The present situation of a hung parliament in India will make the coalition government comparatively weak. The two largest revisionist parties in the Alliance, the Communist Party of India and the Communist Party of India (Marxist), both made significant electoral gains. They are supporting the new Congress-led government while at the same time refusing to participate in it for fear that would lead to even more exposure of their anti-people character.

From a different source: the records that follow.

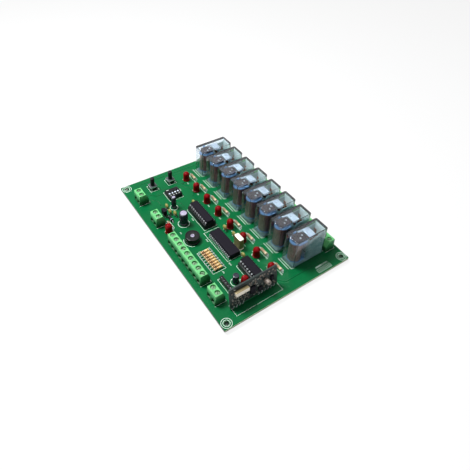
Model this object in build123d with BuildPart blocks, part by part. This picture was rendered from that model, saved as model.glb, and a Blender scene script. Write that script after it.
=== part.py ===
from build123d import *
import os
from math import cos, radians, sin

# Radio receiver board with eight relays. X runs along the board, +Y towards the relay outputs, +Z up.
# The origin is the middle of the four corner holes, on the underside of the board.
os.makedirs("parts", exist_ok=True)

# Board
board_thickness = 1.6
board_corner_radius = 0.8
mount_hole_diameter = 3.2
mount_hole_inset = 4.0

# Solder joints under the board
joint_height = 1.8
joint_radius = 0.85
joint_tip_radius = 0.4
joint_sides = 6
lead_size = 0.5

# Relays: clear cover over a moulded base, coil at the front end, contacts at the back end
relay_count = 8
relay_pitch = 17.1
relay_width = 12.4
relay_length = 29.0
relay_height = 25.0
relay_row_left_gap = 10.3
relay_row_right_gap = 14.6
cover_wall = 0.8
cover_lift = 0.5
cover_fit = 0.1
cover_corner_radius = 1.4
cover_inner_radius = 0.4
cover_edge = 0.5
base_floor = 1.0
chamber_drop = 0.3
chamber_shoulder_radius = 4.2
chamber_wall = 0.8
partition_wall = 1.0
yoke_thickness = 1.2
yoke_width = 8.0
yoke_gap = 0.4
yoke_clearance = 0.8
head_room = 3.6
spool_radius = 2.8
spool_wall = 0.8
core_fit = 0.05
winding_inset = 0.3
bobbin_foot_height = 0.8
bobbin_cap_height = 2.2
bobbin_end_gap = 0.2
bobbin_side_gap = 0.3
pole_radius = 3.3
pole_height = 0.65
pole_gap = 0.05
armature_fit = 0.1
armature_thickness = 1.2
armature_width = 7.6
armature_overhang = 3.8
armature_heel = 0.6
armature_corner_radius = 1.6
armature_open_angle = 6.0
pusher_width = 6.4
pusher_thickness = 1.0
pusher_setback = 3.2
pusher_reach = 6.9
pusher_drop = 3.2
pusher_gap = 0.2
blade_width = 5.0
blade_thickness = 0.35
moving_blade_drop = 0.4
fixed_blade_drop = 3.6
rivet_radius = 1.2
rivet_height = 0.8
rivet_sides = 8
rivet_drop = 1.8
closed_contact_gap = 0.1
open_contact_gap = 0.7
coil_pin_spacing = 7.5
coil_pin_inset = 2.2

# Screw terminals
pole_pitch = 5.08
terminal_depth = 8.0
terminal_height = 9.4
terminal_front_lean = 0.4
terminal_top_depth = 5.6
terminal_back_slope_drop = 4.8
module_gap = 0.1
entry_width = 3.6
entry_height = 3.7
entry_level = 0.9
entry_depth = 6.0
well_radius = 1.95
well_from_front = 3.4
well_floor = 6.4
clamp_wall = 0.5
clamp_fit = 0.1
clamp_length = 4.0
screw_head_radius = 1.7
screw_head_height = 1.6
screw_fit = 0.1
input_edge_gap = 4.5
input_pairs = ((1, 6.7), (3, 1.5), (8, -2.4))
input_run_channel = 6
input_run_offset = -4.21
input_run_blocks = 3
input_run_poles = 3
output_gap = 1.5
output_edge_gap = 3.1
output_poles = 3

# Light emitting diodes
led_radius = 2.5
led_height = 8.6
led_flange_radius = 2.9
led_flange_height = 1.0
led_lead_spacing = 2.54
led_pitch_step = 0.4
led_row_shift = 1.15
led_gap = 0.3
led_to_relays = 14.5
power_led_channel = 4
power_led_offset = -2.2
power_led_from_front = 6.1
signal_led_channel = 8
signal_led_offset = -1.1
signal_led_from_driver = -9.8

# Axial resistors
resistor_radius = 1.25
resistor_length = 6.5
resistor_lead_spacing = 10.16
resistor_led_offset_x = 0.5
resistor_led_offset_y = 6.6
bank_count = 8
bank_pitch = 2.54
bank_channel = 6
bank_offset = 3.8
bank_gap = 5.12
supply_resistor_channel = 3
supply_resistor_offset = 9.6
supply_resistor_from_bank = -8.2

# Integrated circuits
chip_pin_pitch = 2.54
decoder_pins_a_side = 10
driver_pins_a_side = 9
chip_row_spacing = 7.62
chip_width = 6.4
chip_thickness = 3.3
chip_draft = 6.0
chip_notch_radius = 0.8
chip_notch_depth = 0.6
pin_width = 0.5
pin_thickness = 0.3
socket_height = 4.2
socket_wall = 1.3
socket_row_width = 2.5
socket_bar_width = 2.4
decoder_channel = 4
decoder_offset = -2.4
decoder_from_controller = 0.8
driver_channel = 8
driver_offset = -4.5
driver_from_controller = 1.7
controller_channel = 6
controller_offset = -3.3
controller_gap = 5.94
controller_pin_pitch = 1.778
controller_pins_a_side = 15
controller_row_spacing = 10.16
controller_length = 27.6
controller_width = 8.9
controller_thickness = 3.8
controller_lift = 0.6

# Push buttons
button_edge_gap = 13.8
button_from_bank = 0.4
button_from_controller = 0.9
button_size = 6.0
button_body_height = 3.2
button_plate_thickness = 0.3
button_cavity_radius = 2.6
button_cavity_floor = 1.2
button_top = 11.0
button_radius = 1.75
button_fit = 0.08
button_foot_radius = 2.3
button_foot_height = 0.6
button_travel_room = 0.4
button_tip_chamfer = 0.3
button_leg_width = 0.7
button_leg_reach = 0.5
button_leg_height = 1.6
button_leg_spacing = 4.5

# Four-way slide switch
dip_channel = 2
dip_offset = -3.3
dip_from_controller = -5.1
dip_width = 9.7
dip_length = 11.6
dip_height = 3.4
dip_ways = 4
dip_pitch = 2.54
dip_row_spacing = 7.62
dip_slot_length = 3.4
dip_slot_depth = 1.2
dip_slider_length = 1.4
dip_slider_width = 1.1
dip_slider_rise = 0.4
dip_slider_fit = 0.1

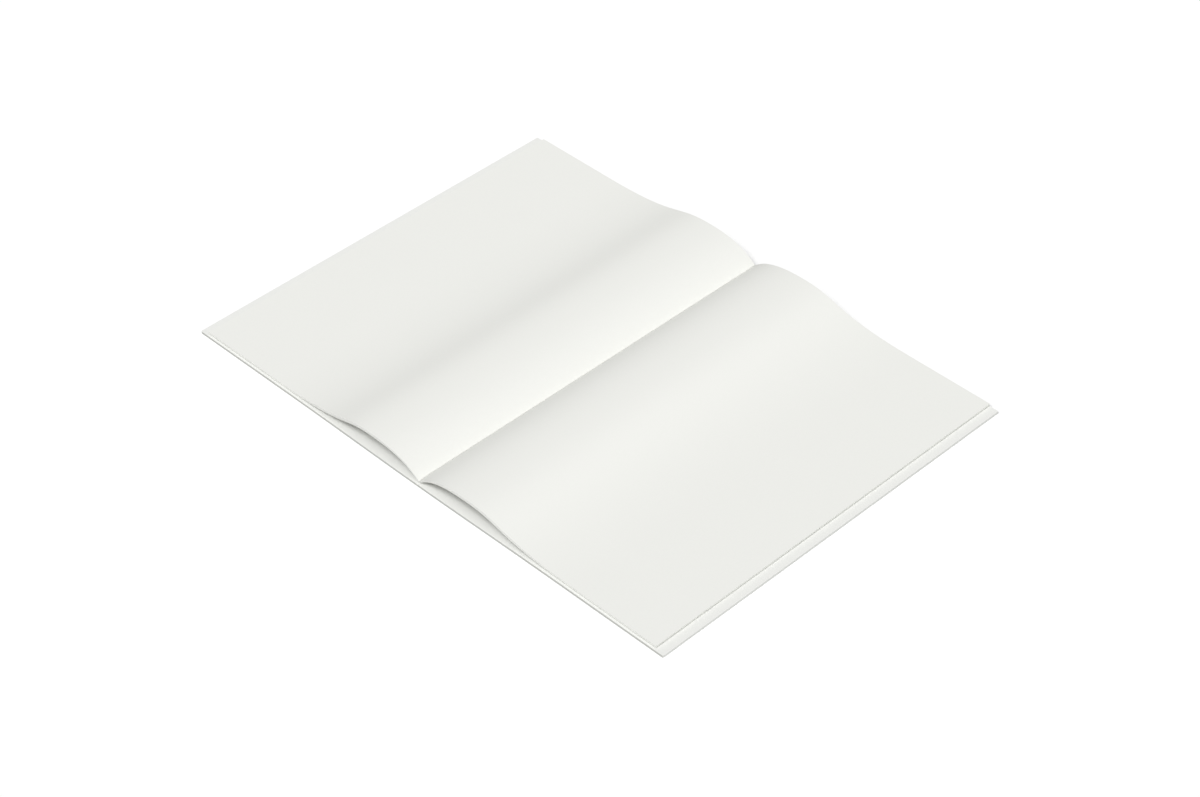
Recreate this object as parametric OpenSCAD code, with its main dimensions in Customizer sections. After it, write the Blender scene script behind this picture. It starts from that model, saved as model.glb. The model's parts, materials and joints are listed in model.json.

Most importantly, people's frustration towards this system, the conscious and unconscious boycott of the elections mainly on the part of the urban petty-bourgeoisie and the rising tide of discontent of the masses against this system have created a very positive situation for the revolutionaries in India. This situation further shows the possibilities of uniting various sections of the Indian masses in a powerful people's war. In this sense, the elections present a challenge to Indian revolutionaries to further develop a correct ideological and political line that can bring together the vast masses, thirsty for revolutionary change, within the fold of a revolutionary united front. The ongoing struggle of the Maoist parties to build up a single Maoist vanguard in India firmly based on a correct ideological and political line will definitely address these issues and develop a correct line for leading the broad Indian masses under proletarian leadership

The Indian ruling class has tried to isolate and attack the communist revolutionaries by calling them "terrorists" despite the support these forces have among millions of people. The U.S. State Department recently added the MCC(I), a participating party in the Revolutionary Internationalist Movement, and the CPI(ML) (PW) to one of its lists of "terrorist" organizations. This points to the real fears of the reactionaries that the genuine communist revolutionaries in India are attracting and leading wide sections of the people. It also shows the danger that U.S. imperialism will step up its assistance to the counter-revolutionary terror of the Indian ruling classes.